TifTuf performed as Smith anticipated throughout the football season. “After games, repair was minimal and recovery was excellent,” he says. “This year, after the Vanderbilt game, we had two weekends off, but the TifTuf was retaining its color and holding up well, so I didn’t overseed. It looked good and played very well for the Florida State game. I was super excited to have so much Bermudagrass going into the off season.”
Winter started off warmer than usual, with lows around 68 to 70 degrees F, and the field was looking great, maintaining fall color and continuing recovery of divots, even though the shorter day length was telling the Bermuda to shut down, Smith reports. “I’d estimate it at about 90 percent cover.”

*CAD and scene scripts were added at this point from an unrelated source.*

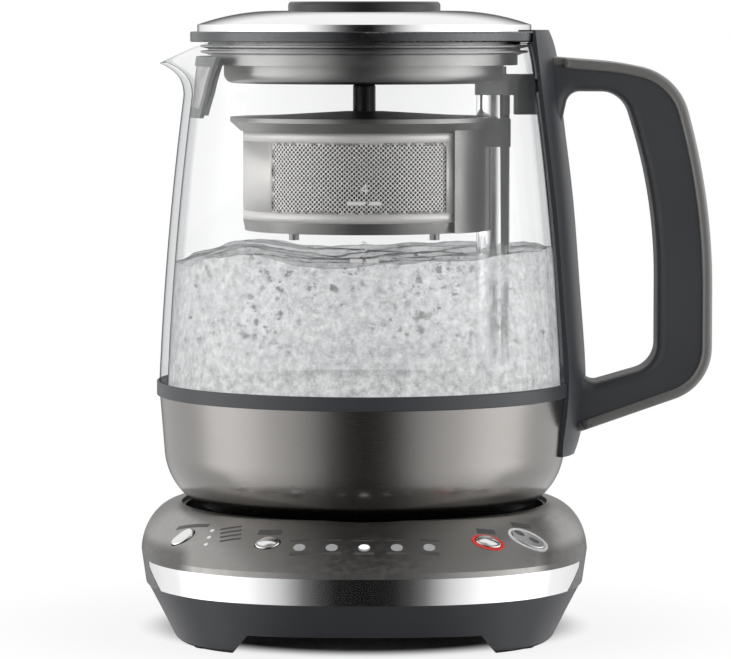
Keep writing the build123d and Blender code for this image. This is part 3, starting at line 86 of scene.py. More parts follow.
def coordinates(tree, kind="Object"):
    """The x, y and z of a point in its object's frame, or of a direction in the world's."""
    place = tree.nodes.new("ShaderNodeTexCoord")
    split = tree.nodes.new("ShaderNodeSeparateXYZ")
    tree.links.new(place.outputs[kind], split.inputs["Vector"])
    return split.outputs["X"], split.outputs["Y"], split.outputs["Z"]


def ranged(tree, value, ends, low, high):
    """A range node that maps a value between two ends to low..high."""
    node = tree.nodes.new("ShaderNodeMapRange")
    node.inputs["From Min"].default_value = ends[0]
    node.inputs["From Max"].default_value = ends[1]
    node.inputs["To Min"].default_value = low
    node.inputs["To Max"].default_value = high
    tree.links.new(value, node.inputs["Value"])
    return node


NOISE_SPAN = (0.3, 0.7)


def spread(tree, value, low, high):
    """Maps the span where most of a noise's levels lie to a range."""
    return ranged(tree, value, NOISE_SPAN, low, high).outputs["Result"]


def stepped(tree, value, low, high, first, second):
    """Maps a value smoothly from one range to another."""
    node = ranged(tree, value, (low, high), first, second)
    node.interpolation_type = "SMOOTHSTEP"
    return node.outputs["Result"]


def combined(tree, operation, first, second):
    """The result of a math node on two values, each a socket or a float."""
    node = tree.nodes.new("ShaderNodeMath")
    node.operation = operation
    for value, socket in ((first, node.inputs[0]), (second, node.inputs[1])):
        if isinstance(value, float):
            socket.default_value = value
        else:
            tree.links.new(value, socket)
    return node.outputs[0]


def between(tree, share, first, second):
    """A colour between two by a share; each is a socket or a triple."""
    node = tree.nodes.new("ShaderNodeMix")
    node.data_type = "RGBA"
    for colour, socket in ((first, node.inputs["A"]), (second, node.inputs["B"])):
        if isinstance(colour, tuple):
            socket.default_value = (*colour, 1)
        else:
            tree.links.new(colour, socket)
    tree.links.new(share, node.inputs["Factor"])
    return node.outputs["Result"]


def layered(tree, share, first, second):
    """A mix of two shaders by a share."""
    node = tree.nodes.new("ShaderNodeMixShader")
    tree.links.new(share, node.inputs["Fac"])
    tree.links.new(first, node.inputs[1])
    tree.links.new(second, node.inputs[2])
    return node.outputs["Shader"]


def bump_from(tree, value, strength, distance):
    """A normal roughened by a level, with its depth in metres."""
    node = tree.nodes.new("ShaderNodeBump")
    node.inputs["Strength"].default_value = strength
    node.inputs["Distance"].default_value = distance
    tree.links.new(value, node.inputs["Height"])
    return node.outputs["Normal"]


def scaled(colour, factor):
    """A colour times a factor, held at white."""
    return tuple(min(v * factor, 1) for v in colour)


def facing_of(tree):
    """A gloss share: 0 where a surface is seen straight on, 1 where it is seen on edge."""
    node = tree.nodes.new("ShaderNodeLayerWeight")
    node.inputs["Blend"].default_value = 0.5
    return node.outputs["Facing"]


def see_through(tree, facing, colour, roughness, straight, glancing, normal=None):
    """A clear wall in a colour, which mirrors a share that is the same from either of its sides."""
    clear = tree.nodes.new("ShaderNodeBsdfTransparent")
    tree.links.new(colour, clear.inputs["Color"])
    mirror = tree.nodes.new("ShaderNodeBsdfGlossy")
    mirror.inputs["Roughness"].default_value = roughness
    if normal is not None:
        tree.links.new(normal, mirror.inputs["Normal"])
    steep = combined(tree, "POWER", facing, 5.0)
    share = combined(tree, "ADD", combined(tree, "MULTIPLY", steep, glancing), straight)
    return layered(tree, share, clear.outputs["BSDF"], mirror.outputs["BSDF"])


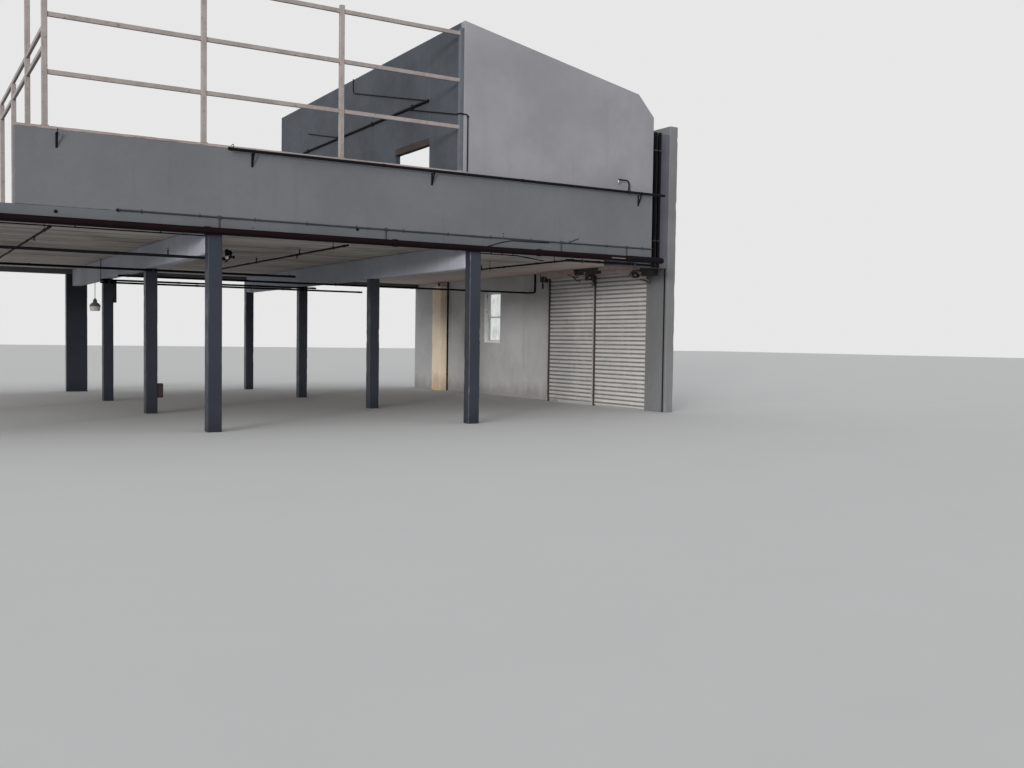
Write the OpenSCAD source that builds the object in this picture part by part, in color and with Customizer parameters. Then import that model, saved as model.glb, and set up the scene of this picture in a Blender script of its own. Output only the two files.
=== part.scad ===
// Mezzanine floor of a factory hall: a raised concrete floor on columns and
// beams, with a solid parapet, a tall open rail frame, the front and side of
// the room on its right-hand end, and the side wall with two roller shutters
// that carries that end. X runs along the front, Y to the back and Z up, in
// millimetres. The origin is on the ground, under the middle of the part.

/* [Column grid] */
// Distance between the column lines, along the front
bay_w = 4830; // [4200:10:5400]
// Clear distance from the last column line to the side wall
end_bay_w = 5460; // [4800:10:6000]
// Distance between the column rows, from front to back
bay_d = 4590; // [4000:10:5200]
// Number of bays from front to back
bays_deep = 3; // [3:1:5]

/* [Columns] */
// Width of a column, seen from the front
column_w = 230; // [180:5:300]
// Depth of a column, and of the edge beams above the columns
column_d = 200; // [160:5:260]
// Width of the wide pier at the back
wide_pier_w = 540; // [400:10:700]

/* [Floor] */
// Height of the floor above the ground
floor_z = 3475; // [3200:5:3800]
// Thickness of the floor slab
slab_t = 120; // [100:5:180]
// Depth of the cross beams under the slab
beam_h = 455; // [350:5:550]
// Height of the edge beams
edge_beam_h = 255; // [200:5:300]
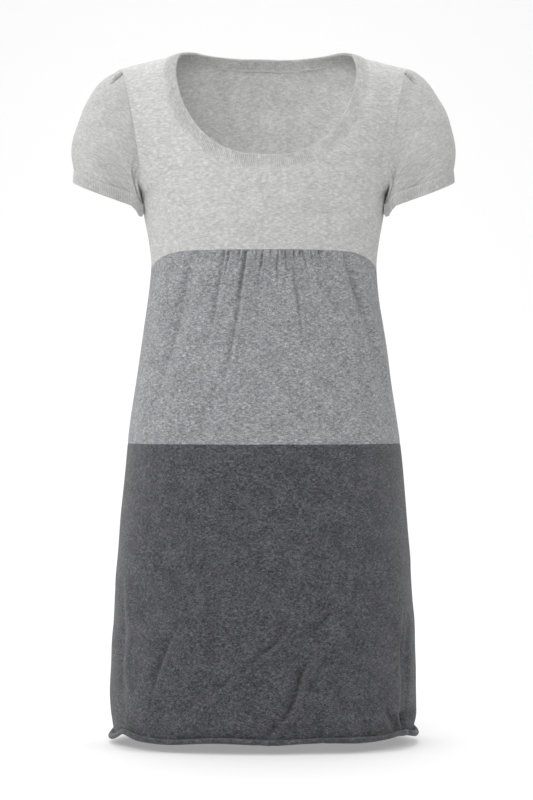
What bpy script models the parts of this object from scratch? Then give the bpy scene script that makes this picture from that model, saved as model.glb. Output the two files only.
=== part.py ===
"""Jumper dress: a knitted pull-on dress in three tiers, filled out as it is when worn.

Metres, +Z up. The front faces -Y and the wearer's left is +X. The origin is where the
shoulders carry the dress, midway between the neck ends of its shoulder seams.
Every piece is a wall of cloth. The body panels have their outer side on one smooth form,
are cut along shared seam lines, and are trimmed so that neighbours stand SEAM_GAP apart.
"""

import math
from collections import Counter, namedtuple

import bmesh
import bpy
from mathutils import Vector

PANEL_WALL = 0.0016
RIB_WALL = 0.0022
SEAM_GAP = 0.0003

BUST_Z = -0.180
EMPIRE_FRONT_Z = -0.257
EMPIRE_BACK_Z = -0.262
EMPIRE_SIDE_Z = -0.270
TIER_Z = -0.498
HEM_Z = -0.8635

FRONT = -1
BACK = 1

# ------------------------------------------------------------------------- the form
# Level outlines of the filled dress, from the bust line to the hem. Squareness is the power
# of the rounded outline: 2 is an ellipse, and more is flatter in front and behind.
Level = namedtuple("Level", "height half_width front_depth back_depth squareness")
LEVELS = (
    Level(BUST_Z, 0.1585, 0.122, 0.104, 2.10),
    Level(-0.207, 0.1536, 0.122, 0.103, 2.12),
    Level(-0.238, 0.1472, 0.117, 0.100, 2.15),
    Level(-0.274, 0.1435, 0.110, 0.097, 2.20),
    Level(-0.350, 0.1530, 0.108, 0.100, 2.25),
    Level(TIER_Z, 0.1738, 0.113, 0.111, 2.40),
    Level(-0.620, 0.1852, 0.118, 0.117, 2.50),
    Level(-0.740, 0.1930, 0.121, 0.120, 2.50),
    Level(-0.835, 0.1950, 0.122, 0.121, 2.50),
    Level(-0.870, 0.1905, 0.120, 0.119, 2.50),
)
BUST = LEVELS[0]

# Above the bust line the form arches over to the shoulder line. The rise of a point is its
# height above the bust line along the arch, and roundness is the power of the arch.
ARCH_RISE = 0.25
ARCH_ROUNDNESS = {FRONT: 1.9, BACK: 2.5}
SHOULDER_HALF_WIDTH = 0.205
SHOULDER_CENTRE_Z = 0.020
SHOULDER_FALL = 0.3045
SHOULDER_BEND = 1.2


def power(value, exponent):
    """A power that keeps the sign of its value."""
    return math.copysign(abs(value) ** exponent, value)


def mix(a, b, share):
    return tuple(p + (q - p) * share for p, q in zip(a, b))


def level_at(height):
    """The outline at a height, on a smooth curve through every row of LEVELS."""
    inner_rows = range(1, len(LEVELS) - 1)
    index = next((i for i in inner_rows if height > LEVELS[i].height), len(LEVELS) - 1)
    high, low = LEVELS[index - 1], LEVELS[index]
    above, below = LEVELS[max(index - 2, 0)], LEVELS[min(index + 1, len(LEVELS) - 1)]
    span = low.height - high.height
    share = (height - high.height) / span
    found = [height]
    for column in range(1, len(high)):
        slope_high = span * (low[column] - above[column]) / (low.height - above.height)
        slope_low = span * (below[column] - high[column]) / (below.height - high.height)
        rise = low[column] - high[column]
        bend = slope_high * (1 - share) - slope_low * share + rise * (2 * share - 1)
        found.append(high[column] + rise * share + share * (1 - share) * bend)
    return Level(*found)


def shoulder_z(across):
    """Height of the shoulder line at a distance from the centre line."""
    return SHOULDER_CENTRE_Z - SHOULDER_FALL * abs(across) ** SHOULDER_BEND


def half_width_above_bust(share):
    """Half width of the form where its height is this share of the way to the shoulder."""
    return BUST.half_width + (SHOULDER_HALF_WIDTH - BUST.half_width) * share


def form(angle, rise, side):
    """A point of the form. Angle is 0 on the centre line and 90 degrees at the side seam."""
    turn = math.radians(angle)
    level = BUST if rise > 0 else level_at(BUST_Z + rise)
    across = power(math.sin(turn), 2 / level.squareness)
    depth = level.front_depth if side == FRONT else level.back_depth
    depth *= side * power(math.cos(turn), 2 / level.squareness)
    if rise <= 0:
        return Vector((level.half_width * across, depth, level.height))
    climb = math.radians(90 * rise / ARCH_RISE)
    share = power(math.sin(climb), 2 / ARCH_ROUNDNESS[side])
    depth *= power(math.cos(climb), 2 / ARCH_ROUNDNESS[side])
    top = shoulder_z(SHOULDER_HALF_WIDTH * across)
    return Vector((half_width_above_bust(share) * across, depth, BUST_Z + (top - BUST_Z) * share))


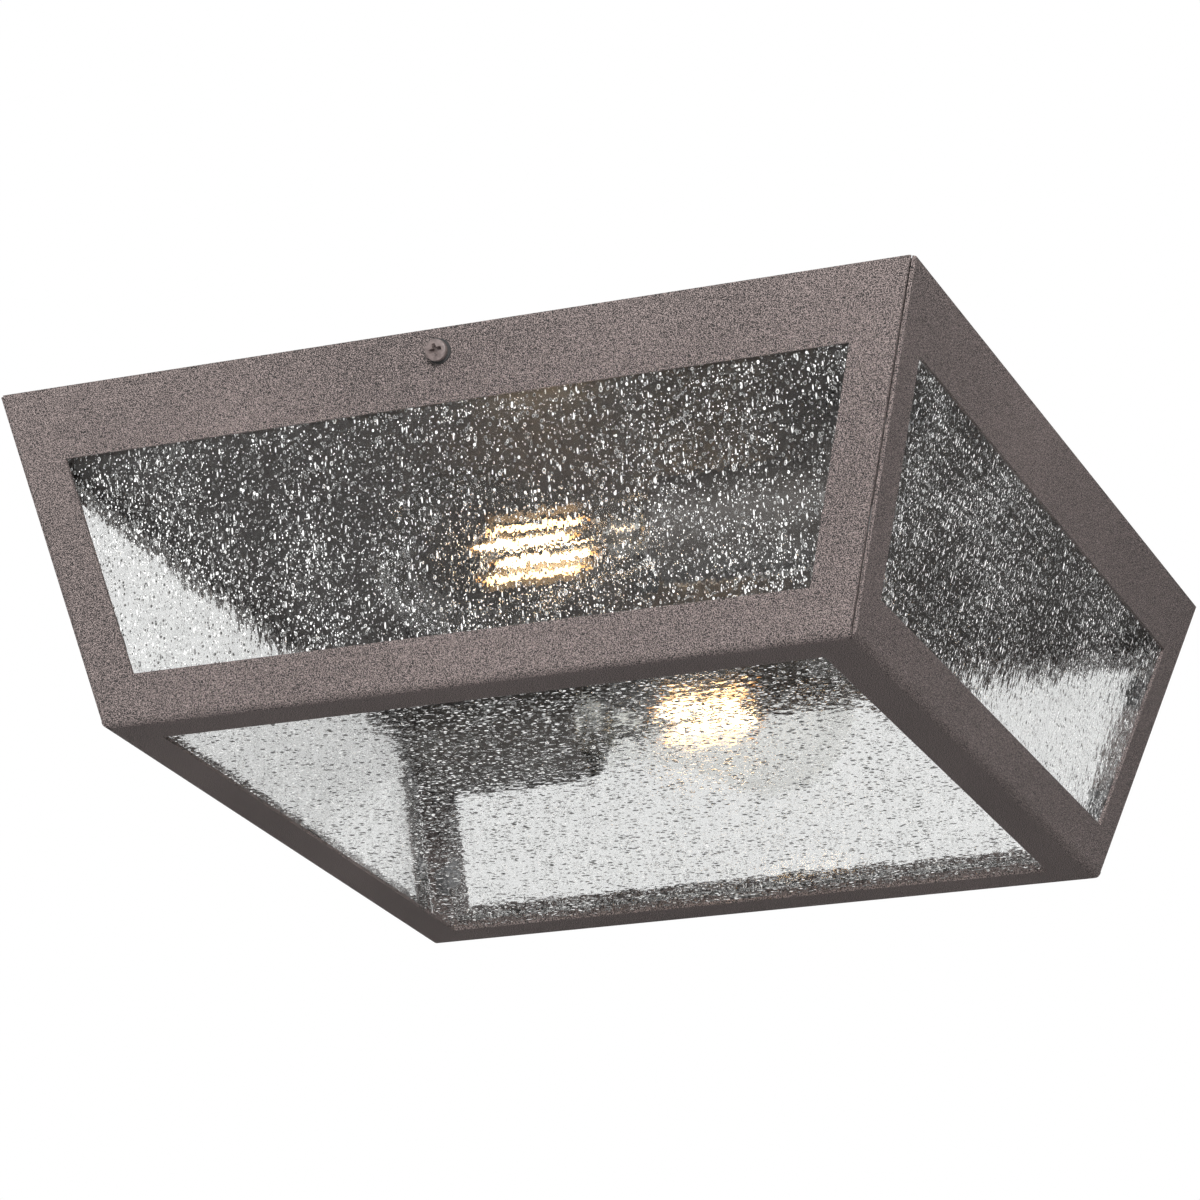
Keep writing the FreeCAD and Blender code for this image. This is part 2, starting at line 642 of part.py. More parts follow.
def holder_cup():
    """Drawn cup with a closed end, whose mouth is necked in round the lamp."""
    wall = CUP_WALL
    bend = CUP_SHOULDER_RADIUS
    slant = math.cos(math.pi / 4)
    mouth = LAMP_SEATED_DEPTH
    start = mouth - bend
    axis = CUP_RADIUS - bend
    inner = bend - wall
    half_turn = inner_half_angle(inner, wall)
    inner_middle = (axis + inner * math.cos(half_turn), start + inner * math.sin(half_turn))
    corner = CUP_CORNER_RADIUS
    low = CUP_END + corner
    inner_low = CUP_END + wall
    inner_corner = (CUP_RADIUS - corner + (corner - wall) * slant, low - (corner - wall) * slant)
    bore = NIPPLE_RADIUS + NIPPLE_CLEARANCE
    cup = turned([
        (bore, CUP_END),
        (CUP_RADIUS - corner, CUP_END),
        ((CUP_RADIUS - corner + corner * slant, low - corner * slant), (CUP_RADIUS, low)),
        (CUP_RADIUS, start),
        ((axis + bend * slant, start + bend * slant), (axis + wall, mouth - shoulder_fall(bend, wall))),
        (axis + wall, start + shoulder_rise(inner, wall)),
        (inner_middle, (CUP_RADIUS - wall, start)),
        (CUP_RADIUS - wall, low),
        (inner_corner, (CUP_RADIUS - corner, inner_low)),
        (bore, inner_low),
    ])
    return cup.cut(lead_hole())


def lead_hole():
    """Cutter for the holes in the cup's end and the bracket where the leads come out."""
    low = CUP_END - BRACKET_SHEET - OVERRUN
    return disc(LEAD_HOLE_RADIUS, low, CUP_END + OVERRUN, LEAD_HOLE_OFFSET)


def shoulder_fall(bend, reach):
    """How far an arc's end lies below its top, this far along its radius."""
    return bend - math.sqrt(bend ** 2 - reach ** 2)


def shoulder_rise(bend, reach):
    return math.sqrt(bend ** 2 - reach ** 2)


def inner_half_angle(bend, reach):
    return math.acos(reach / bend) / 2


def holder_body():
    """Moulded lampholder body with its screw cavity and a threaded back hole."""
    cavity = SHELL_OUTER_RADIUS + SHELL_BODY_CLEARANCE
    chamfer = BODY_EDGE_CHAMFER
    nipple = NIPPLE_RADIUS + NIPPLE_CLEARANCE
    hole_top = BODY_BACK + NIPPLE_ENGAGEMENT + NIPPLE_CLEARANCE
    body = turned([
        (nipple, BODY_BACK),
        (BODY_RADIUS - chamfer, BODY_BACK),
        (BODY_RADIUS, BODY_BACK + chamfer),
        (BODY_RADIUS, BODY_FRONT),
        (cavity, BODY_FRONT),
        (cavity, BODY_FLOOR),
        (0, BODY_FLOOR),
        (0, hole_top),
        (nipple, hole_top),
    ])
    radius = TERMINAL_SHANK_RADIUS + THREAD_CLEARANCE
    high = BODY_BACK + TERMINAL_DEPTH + THREAD_CLEARANCE
    return body.cut([disc(radius, BODY_BACK - OVERRUN, high, 0, y) for y in terminal_places()])


def holder_shell():
    """Thin screw shell that lines the cavity, with a rim round the centre contact."""
    top = BODY_FRONT - SHELL_SETBACK
    low = BODY_FLOOR
    return turned([
        (SHELL_FLOOR_HOLE_RADIUS, low),
        (SHELL_OUTER_RADIUS, low),
        (SHELL_OUTER_RADIUS, top),
        (SHELL_INNER_RADIUS, top),
        (SHELL_INNER_RADIUS, low + SHELL_WALL),
        (SHELL_FLOOR_HOLE_RADIUS, low + SHELL_WALL),
    ])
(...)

The week of January 20, temperatures dropped to 29 degrees one morning and 30 the next. Temperatures were hovering in the 60s, with little sunlight and high humidity. Smith says, “Because the field is a huge recruiting tool and potential recruits would be coming in, I applied a hint of colorant to the field, enhancing it just a bit. I got a few responses on Twitter about how good it looked from folks heading to Orlando for the Golf Industry Show (GIS). Darkening the leaf blade also draws the heat, which will increase the speed of recovery from the cold as temperatures warm. I’m very excited about how it will look and perform next season.”
The Gators have confirmed their status as a leader in the fiercely competitive SEC, and every element of the team’s performance is under scrutiny for the top caliber performance that is expected at this level. While the collective efforts of over 80,000 fans may help drive the team to victory on game day, the solid foundation of an exceptional playing surface may just be the ultimate champion.